English clergyman William Paley, whose ideas Thoreau discusses, believes in "expediency," or convenience and practicality at the expense of morality. The title Thoreau chose for this essay, "Resistance to Civil Government," recalls Paley's chapter "Duty of Submission to Civil Government" in The Principles of Moral and Political Philosophy. Paley emphasizes avoiding "public inconveniency" or any interruption of ordinary life; in Section 3 of "Civil Disobedience," Thoreau takes legislators like Daniel Webster to task for promoting "efficiency" or government running as scheduled. If everything functions as it should, people are willing to overlook a few human rights abuses.
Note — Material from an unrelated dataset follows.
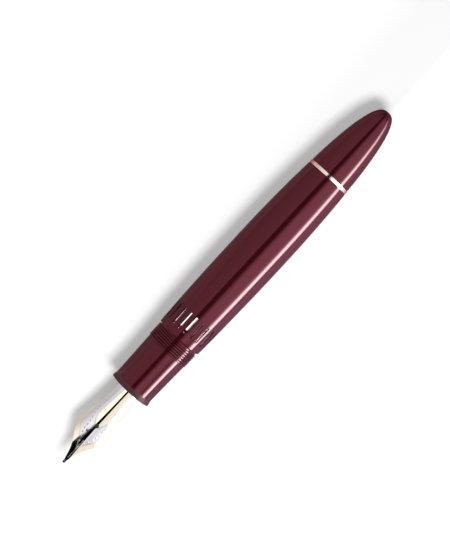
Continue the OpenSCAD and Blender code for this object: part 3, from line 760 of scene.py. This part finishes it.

The situation seems more urgent to Thoreau, however. He makes the dramatic comparison of saving a drowning man; it will not be convenient or efficient and may well cost him his life. He uses the phrase cost what it may to emphasize the actions he is suggesting will be risky and, indeed, may have grave consequences.

"Does any one think that Massachusetts does exactly what is right ..." is a rhetorical question, a question asked not to get an answer but to emphasize a point. This kind of question appears frequently in persuasive writing as a tool of rhetoric or debate. The quotation beginning, "A drab of state ..." is from the play The Revenger's Tragedy by 16th-century playwright Cyril Tourneur. The state is compared to a woman with her "soul trail[ing] in the dirt": shamed and disgraced.